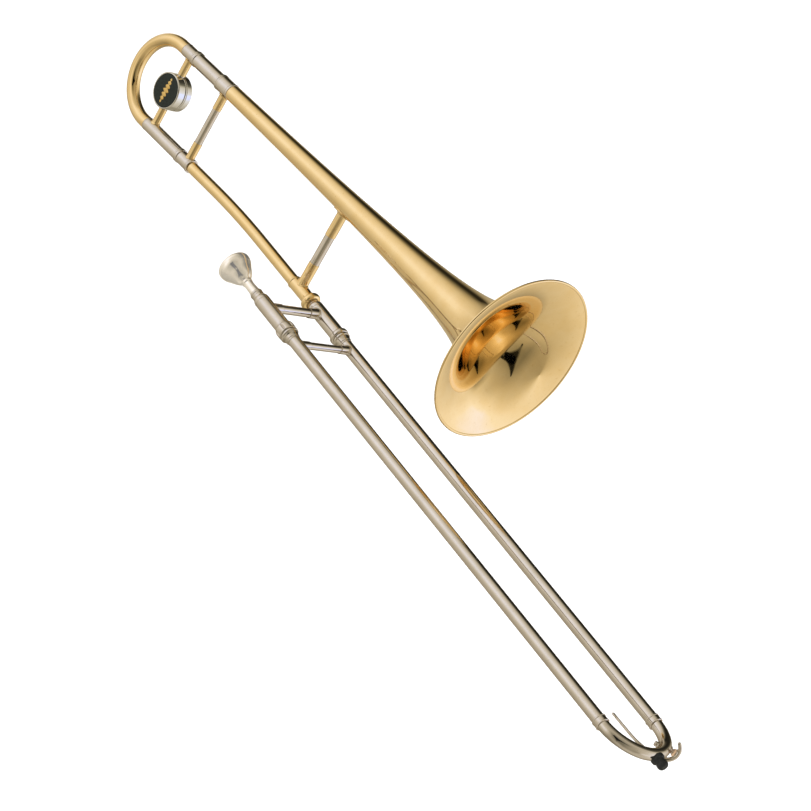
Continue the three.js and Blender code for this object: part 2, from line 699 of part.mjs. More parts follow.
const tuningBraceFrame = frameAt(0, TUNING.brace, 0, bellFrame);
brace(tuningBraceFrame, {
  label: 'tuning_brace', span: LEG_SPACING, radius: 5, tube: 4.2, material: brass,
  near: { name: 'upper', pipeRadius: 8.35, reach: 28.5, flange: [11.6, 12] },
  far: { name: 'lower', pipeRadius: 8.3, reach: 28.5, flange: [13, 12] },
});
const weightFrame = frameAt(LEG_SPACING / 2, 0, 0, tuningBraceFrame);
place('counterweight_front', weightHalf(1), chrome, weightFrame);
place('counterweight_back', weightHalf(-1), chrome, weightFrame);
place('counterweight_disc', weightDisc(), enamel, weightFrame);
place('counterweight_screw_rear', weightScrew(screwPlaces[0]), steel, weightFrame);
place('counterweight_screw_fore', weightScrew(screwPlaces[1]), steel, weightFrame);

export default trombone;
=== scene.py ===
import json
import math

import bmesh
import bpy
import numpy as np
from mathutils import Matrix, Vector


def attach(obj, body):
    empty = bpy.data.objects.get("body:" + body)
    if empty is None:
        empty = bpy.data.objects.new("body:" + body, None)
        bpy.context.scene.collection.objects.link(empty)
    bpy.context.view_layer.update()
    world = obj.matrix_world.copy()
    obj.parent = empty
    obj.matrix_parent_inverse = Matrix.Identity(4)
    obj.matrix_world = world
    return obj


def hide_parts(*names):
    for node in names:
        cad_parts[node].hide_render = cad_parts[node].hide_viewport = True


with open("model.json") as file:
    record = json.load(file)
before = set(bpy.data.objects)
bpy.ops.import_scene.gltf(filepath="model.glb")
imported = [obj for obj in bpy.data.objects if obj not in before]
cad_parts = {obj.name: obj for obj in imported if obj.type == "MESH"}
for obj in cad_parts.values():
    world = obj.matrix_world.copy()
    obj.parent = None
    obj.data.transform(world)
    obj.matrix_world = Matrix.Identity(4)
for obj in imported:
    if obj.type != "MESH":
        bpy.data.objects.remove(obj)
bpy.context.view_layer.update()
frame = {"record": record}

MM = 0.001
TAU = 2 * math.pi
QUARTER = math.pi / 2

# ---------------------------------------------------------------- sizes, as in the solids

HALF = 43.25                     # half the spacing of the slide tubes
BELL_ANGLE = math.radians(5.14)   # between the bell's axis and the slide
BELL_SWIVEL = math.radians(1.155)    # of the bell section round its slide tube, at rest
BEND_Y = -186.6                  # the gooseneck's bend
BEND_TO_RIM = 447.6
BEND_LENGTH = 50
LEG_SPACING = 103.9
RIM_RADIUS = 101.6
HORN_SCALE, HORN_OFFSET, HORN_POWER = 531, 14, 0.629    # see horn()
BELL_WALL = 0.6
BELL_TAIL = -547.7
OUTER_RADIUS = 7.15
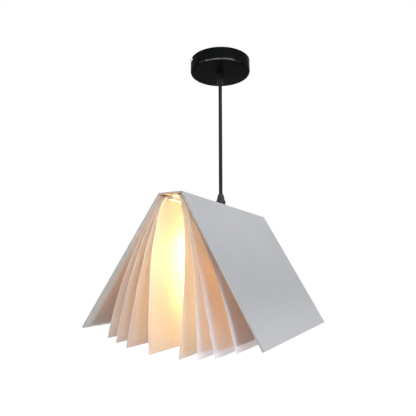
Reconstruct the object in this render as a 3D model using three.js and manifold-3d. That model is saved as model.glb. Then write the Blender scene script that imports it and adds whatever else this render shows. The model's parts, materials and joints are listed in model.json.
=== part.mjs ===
※ ※ ※
YOUR INSTRUCTIONS: In the material above, locate the line containing "weightScrew(screwPlaces[1]), steel, weightFrame);" and the line containing "obj.parent = None". Transcribe exactly those two lines and every line between them, and nothing more.

SOLUTION TO THE PROBLEM:
place('counterweight_screw_fore', weightScrew(screwPlaces[1]), steel, weightFrame);

export default trombone;
=== scene.py ===
import json
import math

import bmesh
import bpy
import numpy as np
from mathutils import Matrix, Vector


def attach(obj, body):
    empty = bpy.data.objects.get("body:" + body)
    if empty is None:
        empty = bpy.data.objects.new("body:" + body, None)
        bpy.context.scene.collection.objects.link(empty)
    bpy.context.view_layer.update()
    world = obj.matrix_world.copy()
    obj.parent = empty
    obj.matrix_parent_inverse = Matrix.Identity(4)
    obj.matrix_world = world
    return obj


def hide_parts(*names):
    for node in names:
        cad_parts[node].hide_render = cad_parts[node].hide_viewport = True


with open("model.json") as file:
    record = json.load(file)
before = set(bpy.data.objects)
bpy.ops.import_scene.gltf(filepath="model.glb")
imported = [obj for obj in bpy.data.objects if obj not in before]
cad_parts = {obj.name: obj for obj in imported if obj.type == "MESH"}
for obj in cad_parts.values():
    world = obj.matrix_world.copy()
    obj.parent = None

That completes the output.